Job - The listing below contains a span that opens with the line containing "prism = Box(width, 2" and closes with the line containing "imported = [obj". Return that span exactly.

━━ Dataset section ━━

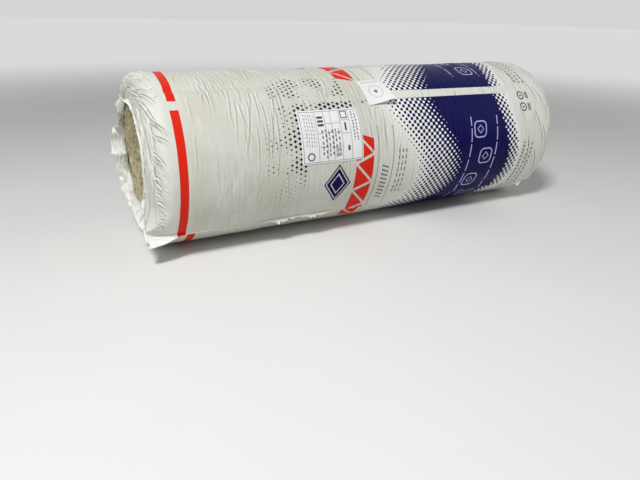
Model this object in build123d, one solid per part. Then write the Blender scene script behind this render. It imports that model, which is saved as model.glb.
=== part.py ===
from build123d import *
import math
import os

# A roll of glass wool insulation in its printed film sleeve, lying on its side.
# Millimetres. X runs along the roll, towards its far end. Y runs away from the side that carries the
# label. Z is up, and the roll rests on Z = 0. The origin is under the middle of the whole length.
# Angles round the roll start at the top and grow towards the label side, which is -Y.

# Driving dimensions of the mat and of the way it is wound
mat_length = 11000.0
mat_width = 1200.0
eye_diameter = 30.0
turn_gap_width = 4.5
turn_gap_depth = 5.0
pressed_band = 48.0

# Driving dimensions of the film sleeve
wrapped_diameter = 415.0
film_thickness = 1.0
film_clearance = 0.4
end_slack = 12.0
near_rounding = 35.0
far_rounding = 70.0
film_rim_bands = 6
wool_rim_bands = 3

# The open mouth in each end wall: half width, half height, and how far off the roll's axis it sits
near_mouth_half_width = 108.0
near_mouth_half_height = 130.0
near_mouth_away = 30.0
near_mouth_up = 14.0
far_mouth_half_width = 95.0
far_mouth_half_height = 107.0
far_mouth_away = 8.0
far_mouth_up = -6.0

# The loose collar that stands out round each mouth, low on the label side and high on the other
near_collar_reach = 30.0
far_collar_reach = 18.0
collar_low_share = 0.1

# The lap of the film along the lower front
lap_edge_angle = 133.0
lap_start_angle = 96.0
lap_step = 1.2
lap_root_depth = 0.5

# The corner of the lap that has peeled off and hangs over the near end
flap_length = 120.0
flap_reach = 30.0
flap_curl_radius = 30.0
flap_overhang = 20.0
flap_root = 4.0

# The data label and the small tag
label_width = 170.0
label_height = 130.0
label_from_near_end = 341.0
label_top_angle = 53.0
tag_width = 72.0
tag_height = 82.0
tag_from_near_end = 548.0
tag_top_angle = 28.8
tag_turn = 3.0
sticker_thickness = 0.4
sticker_clearance = 0.4

# What follows from them
wrapped_radius = wrapped_diameter / 2
film_inner_radius = wrapped_radius - film_thickness
wool_radius = film_inner_radius - film_clearance
eye_radius = eye_diameter / 2
turn_pitch = math.pi * (wool_radius**2 - eye_radius**2) / mat_length
film_length = mat_width + 2 * (end_slack + film_thickness)
overall_length = film_length + near_collar_reach + far_collar_reach
near_wall = -overall_length / 2 + near_collar_reach
far_wall = overall_length / 2 - far_collar_reach
wool_near = near_wall + film_thickness + end_slack
wool_far = far_wall - film_thickness - end_slack
rim_gap = 2 * film_clearance
roll_centre = Location((0, 0, wrapped_radius))


def rim(wall_x, outward, rounding, inset, end_x, bands):
    """Points (X, radius) of a rounded rim, in flat bands from the end plane to the straight side.

    The rounding is drawn about the sleeve's own centre, and inset is how far inside the sleeve it runs.
    """
    centre_x = wall_x - outward * rounding
    centre_radius = wrapped_radius - rounding
    radius = rounding - inset
    start = math.acos(min(1.0, abs(end_x - centre_x) / radius))
    points = []
    for band in range(bands + 1):
        turn = start + (math.pi / 2 - start) * band / bands
        points.append((centre_x + outward * radius * math.cos(turn), centre_radius + radius * math.sin(turn)))
    return points


def profile(near_end, far_end, inset, bands):
    """The outline of a drum with two rounded rims, this far inside the sleeve, from end to end."""
    near = rim(near_wall, -1, near_rounding, inset, near_end, bands)
    far = rim(far_wall, 1, far_rounding, inset, far_end, bands)
    return near + far[::-1]


def turn_gaps(end_x, outward, rim_radius):
    """The gaps between the turns on one flat end: a V groove in half circles about two centres in turn.

    The outermost turns are pressed shut by the gathered film, so the gaps stop short of the rim.
    """
    centre_shift = turn_pitch / 4
    radius = eye_radius + turn_pitch
    side = 1
    gaps = []
    while radius < rim_radius - pressed_band:
        section = make_face(
            Polyline(
                (end_x - outward * turn_gap_depth, side * radius),
                (end_x + outward * turn_gap_depth, side * radius - turn_gap_width),
                (end_x + outward * turn_gap_depth, side * radius + turn_gap_width),
                close=True,
            )
        )
        groove = revolve(section, axis=Axis.X, revolution_arc=180)
        gaps.append(Pos(0, -side * centre_shift, 0) * groove)
        radius += turn_pitch / 2
        side = -side
    return gaps


def make_wool_roll():
    """The wound mat: one turned solid with its eye, and its turns cut into both ends."""
    outline = profile(wool_near, wool_far, film_thickness + rim_gap, wool_rim_bands)
    outline = [(wool_near, eye_radius)] + outline + [(wool_far, eye_radius)]
    roll = revolve(make_face(Polyline(*outline, close=True)), axis=Axis.X)
    near_gaps = turn_gaps(wool_near, -1, outline[1][1])
    far_gaps = turn_gaps(wool_far, 1, outline[-2][1])
    return roll_centre * (roll - near_gaps - far_gaps)


def collar(wall_x, outward, reach, half_width, half_height, away, up):
    """A thin oval lip round a mouth, cut on a slant so that it stands tall on the +Y side only."""
    rooted = Plane.YZ.offset(wall_x - outward * film_thickness)
    ring = Ellipse(half_width + film_thickness, half_height + film_thickness)
    lip = extrude(rooted * (ring - Ellipse(half_width, half_height)), outward * (reach + film_thickness))
    low = reach * collar_low_share
    span = 2 * (half_width + film_thickness)
    slant = math.degrees(math.atan2(reach - low, span))
    middle = wall_x + outward * (reach + low) / 2
    keep_side = Box(span, 2 * span, 2 * span, align=(Align.MIN, Align.CENTER, Align.CENTER))
    if outward > 0:
        keep_side = mirror(keep_side, Plane.YZ)
    keep_side = Pos(middle, 0, 0) * Rot(0, 0, outward * -slant) * keep_side
    return Pos(0, away, up) * (lip & keep_side)


def round_point(radius, angle):
    """A point of the cross section (Y, Z), by its distance from the axis and its angle from the top."""
    turn = math.radians(angle)
    return (-radius * math.sin(turn), radius * math.cos(turn))


def make_lap():
    """The outer layer of the lap: it swells out of the sleeve and ends in a step."""
    middle_angle = (lap_start_angle + lap_edge_angle) / 2
    root_radius = wrapped_radius - lap_root_depth
    outer = ThreePointArc(
        round_point(wrapped_radius, lap_start_angle),
        round_point(wrapped_radius + lap_step / 2, middle_angle),
        round_point(wrapped_radius + lap_step, lap_edge_angle),
    )
    edge = Line(outer @ 1, round_point(root_radius, lap_edge_angle))
    inner = ThreePointArc(
        edge @ 1,
        round_point(root_radius, middle_angle),
        round_point(root_radius, lap_start_angle),
    )
    start = Line(inner @ 1, outer @ 0)
    section = Plane.YZ.offset(near_wall + near_rounding) * make_face([outer, edge, inner, start])
    return extrude(section, film_length - near_rounding - far_rounding)


def make_flap():
    """The peeled corner: a thin strip that curls off the lap's edge and tapers to nothing."""
    outer_radius = wrapped_radius + lap_step
    hinge = outer_radius + flap_curl_radius
    centre = Vector(*round_point(hinge, lap_edge_angle))
    curl = math.degrees(flap_reach / flap_curl_radius)

    def curl_point(radius, swing):
        """A point of the curl, this far round from where it leaves the sleeve."""
        turn = math.radians(lap_edge_angle - swing)
        return (centre.X + radius * math.sin(turn), centre.Y - radius * math.cos(turn))

    near_radius = flap_curl_radius
    back_radius = flap_curl_radius + film_thickness
    root = -math.degrees(flap_root / flap_curl_radius)
    middle = (root + curl) / 2
    outside = ThreePointArc(
        curl_point(near_radius, root), curl_point(near_radius, middle), curl_point(near_radius, curl)
    )
    tip = Line(outside @ 1, curl_point(back_radius, curl))
    inside = ThreePointArc(
        tip @ 1, curl_point(back_radius, middle), curl_point(back_radius, root)
    )
    back = Line(inside @ 1, outside @ 0)
    near_x = near_wall - flap_overhang
    section = Plane.YZ.offset(near_x) * make_face([outside, tip, inside, back])
    strip = extrude(section, flap_length)
    foot = round_point(wrapped_radius, lap_edge_angle)
    low = curl_point(back_radius, curl)
    slant = make_face(
        Polyline(
            (near_x + flap_length, foot[1] - flap_root),
            (near_x + flap_length, low[1] - flap_reach),
            (near_x - flap_root, low[1] - flap_reach),
            (near_x, low[1]),
            close=True,
        )
    )
    waste = extrude(Plane.XZ * slant, 2 * wrapped_radius, both=True)
    return strip - waste


def make_film_wrap():
    """The sleeve: a thin shell over the roll and its rims, with a mouth and a collar at each end."""
    outside = profile(near_wall, far_wall, 0.0, film_rim_bands)
    inside = profile(
        near_wall + film_thickness, far_wall - film_thickness, film_thickness, film_rim_bands
    )
    outside = [(near_wall, 0)] + outside + [(far_wall, 0)]
    inside = [(near_wall + film_thickness, 0)] + inside + [(far_wall - film_thickness, 0)]
    shell = revolve(make_face(Polyline(*outside, *inside[::-1], close=True)), axis=Axis.X)
    near_mouth = Pos(0, near_mouth_away, near_mouth_up) * extrude(
        Plane.YZ.offset(near_wall) * Ellipse(near_mouth_half_width, near_mouth_half_height),
        2 * film_thickness,
    )
    far_mouth = Pos(0, far_mouth_away, far_mouth_up) * extrude(
        Plane.YZ.offset(far_wall) * Ellipse(far_mouth_half_width, far_mouth_half_height),
        -2 * film_thickness,
    )
    near_collar = collar(
        near_wall, -1, near_collar_reach,
        near_mouth_half_width, near_mouth_half_height, near_mouth_away, near_mouth_up,
    )
    far_collar = collar(
        far_wall, 1, far_collar_reach,
        far_mouth_half_width, far_mouth_half_height, far_mouth_away, far_mouth_up,
    )
    sleeve = shell - [near_mouth, far_mouth]
    return roll_centre * (sleeve + near_collar + far_collar + make_lap() + make_flap())


def sticker(width, height, from_near_end, top_angle, turn):
    """A thin plate bent round the sleeve, cut from a tube by a prism that looks at the roll's axis."""
    inner = wrapped_radius + sticker_clearance
    outer = inner + sticker_thickness
    middle_angle = top_angle + math.degrees(height / 2 / wrapped_radius)
    middle_x = near_wall + from_near_end + width / 2
    reach = outer * math.sin(height / 2 / wrapped_radius)
    span = 2 * (width + height)
    tube = extrude(Plane.YZ.offset(middle_x) * (Circle(outer) - Circle(inner)), span / 2, both=True)
    prism = Box(width, 2 * reach, 2 * outer, align=(Align.CENTER, Align.CENTER, Align.MIN))
    prism = Pos(middle_x, 0, 0) * Rot(middle_angle, 0, 0) * Rot(0, 0, turn) * prism
    return roll_centre * (tube & prism)


def make_data_label():
    """The data label, square to the roll."""
    return sticker(label_width, label_height, label_from_near_end, label_top_angle, 0.0)


def make_small_tag():
    """The small tag, stuck on a little askew."""
    return sticker(tag_width, tag_height, tag_from_near_end, tag_top_angle, tag_turn)


nodes = {
    "wool_roll": make_wool_roll,
    "film_wrap": make_film_wrap,
    "data_label": make_data_label,
    "small_tag": make_small_tag,
}

os.makedirs("parts", exist_ok=True)
for name, make in nodes.items():
    solid = make()
    export_step(solid, f"parts/{name}.step")
    box = solid.bounding_box()
    print(name, "solids", len(solid.solids()), "volume", round(solid.volume), box)
print("turn pitch", round(turn_pitch, 2))
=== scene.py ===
import math

import bpy
import numpy as np
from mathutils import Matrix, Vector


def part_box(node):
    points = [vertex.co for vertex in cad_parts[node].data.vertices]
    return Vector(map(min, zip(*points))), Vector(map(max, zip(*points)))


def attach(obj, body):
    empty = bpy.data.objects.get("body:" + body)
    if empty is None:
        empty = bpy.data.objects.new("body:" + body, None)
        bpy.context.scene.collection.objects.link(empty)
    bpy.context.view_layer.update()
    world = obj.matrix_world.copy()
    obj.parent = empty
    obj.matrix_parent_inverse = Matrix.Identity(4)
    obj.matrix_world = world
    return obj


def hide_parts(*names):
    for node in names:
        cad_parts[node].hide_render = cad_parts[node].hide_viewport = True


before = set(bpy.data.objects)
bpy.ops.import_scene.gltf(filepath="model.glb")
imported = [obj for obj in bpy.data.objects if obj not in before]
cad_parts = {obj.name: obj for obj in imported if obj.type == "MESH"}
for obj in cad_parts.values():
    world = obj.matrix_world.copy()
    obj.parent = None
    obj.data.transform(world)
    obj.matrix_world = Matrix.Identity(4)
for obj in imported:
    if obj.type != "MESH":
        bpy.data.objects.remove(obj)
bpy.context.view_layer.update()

# A roll of glass wool in a printed film sleeve, lying on a pale floor.
# Lengths are millimetres until a mesh is made. Places on the film are given as on the flat sheet:
# along is the distance from the sleeve's near end wall, and arc is the distance round the roll from
# its top, growing towards the label side (-Y). Angles round the roll are degrees from the top.
MM = 0.001

# The sleeve, from the frame
film_low, film_high = (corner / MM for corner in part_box("film_wrap"))
wool_low, wool_high = (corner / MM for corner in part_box("wool_roll"))
near_collar_reach = 30.0
far_collar_reach = 18.0
radius = film_high.y
near_wall = film_low.x + near_collar_reach
far_wall = film_high.x - far_collar_reach
sleeve_length = far_wall - near_wall
arc_per_degree = math.radians(radius)
film_thickness = 0.7
floor_gap = 0.25

# The rims and the mouths: half width, half height, and how far off the axis each mouth sits
near_end = dict(wall=near_wall, outward=-1, rounding=35.0, half_width=108.0, half_height=130.0,
                away=30.0, up=14.0, bulge=9.0, slack=0.52)
far_end = dict(wall=far_wall, outward=1, rounding=70.0, half_width=95.0, half_height=107.0,
               away=8.0, up=-6.0, bulge=4.0, slack=0.55)

# The lap: where the sheet starts under itself, where its free edge is and how it steps up
sheet_start = -238.0
lap_edge = 131.0
lap_rise = 1.5
lap_rise_between = (104, 120)
under_sink = 0.6
under_sink_between = (-232, -222)
lap_lift = 3.0
lap_lift_over = 7.0

# The lap's hem beyond that line: its plain reach, the torn stretch with its two tongues, and a far tip
hem_reach = 2.6
hem_turn = 95.0
torn_reach = 8.0
torn_between = (235, 262)
torn_until = (420, 470)
torn_tongues = ((11.0, 297, 17), (8.0, 388, 14))
torn_first_turn = 74.0
torn_turn_more = 30.0
tip_reach = 19.0
tip_along = 1136.0
tip_half_width = 20.0

# The sheet's corner, which hangs loose over the near end: its place and the flap that it carries
corner_overhang = 26.0
corner_radius = 195.0
corner_angle = 130.0
corner_gathers_from = 108.0
corner_gathers_back = -200.0
mouth_shear = 38.0
lip_before_collar = 5
lip_curl = 15
flap_reach = 32.0
flap_fade = 92.0
flap_until = (100, 150)
flap_first_turn = 72.0
flap_last_turn = 96.0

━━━

Result below -
    prism = Box(width, 2 * reach, 2 * outer, align=(Align.CENTER, Align.CENTER, Align.MIN))
    prism = Pos(middle_x, 0, 0) * Rot(middle_angle, 0, 0) * Rot(0, 0, turn) * prism
    return roll_centre * (tube & prism)


def make_data_label():
    """The data label, square to the roll."""
    return sticker(label_width, label_height, label_from_near_end, label_top_angle, 0.0)


def make_small_tag():
    """The small tag, stuck on a little askew."""
    return sticker(tag_width, tag_height, tag_from_near_end, tag_top_angle, tag_turn)


nodes = {
    "wool_roll": make_wool_roll,
    "film_wrap": make_film_wrap,
    "data_label": make_data_label,
    "small_tag": make_small_tag,
}

os.makedirs("parts", exist_ok=True)
for name, make in nodes.items():
    solid = make()
    export_step(solid, f"parts/{name}.step")
    box = solid.bounding_box()
    print(name, "solids", len(solid.solids()), "volume", round(solid.volume), box)
print("turn pitch", round(turn_pitch, 2))
=== scene.py ===
import math

import bpy
import numpy as np
from mathutils import Matrix, Vector


def part_box(node):
    points = [vertex.co for vertex in cad_parts[node].data.vertices]
    return Vector(map(min, zip(*points))), Vector(map(max, zip(*points)))


def attach(obj, body):
    empty = bpy.data.objects.get("body:" + body)
    if empty is None:
        empty = bpy.data.objects.new("body:" + body, None)
        bpy.context.scene.collection.objects.link(empty)
    bpy.context.view_layer.update()
    world = obj.matrix_world.copy()
    obj.parent = empty
    obj.matrix_parent_inverse = Matrix.Identity(4)
    obj.matrix_world = world
    return obj


def hide_parts(*names):
    for node in names:
        cad_parts[node].hide_render = cad_parts[node].hide_viewport = True


before = set(bpy.data.objects)
bpy.ops.import_scene.gltf(filepath="model.glb")
imported = [obj for obj in bpy.data.objects if obj not in before]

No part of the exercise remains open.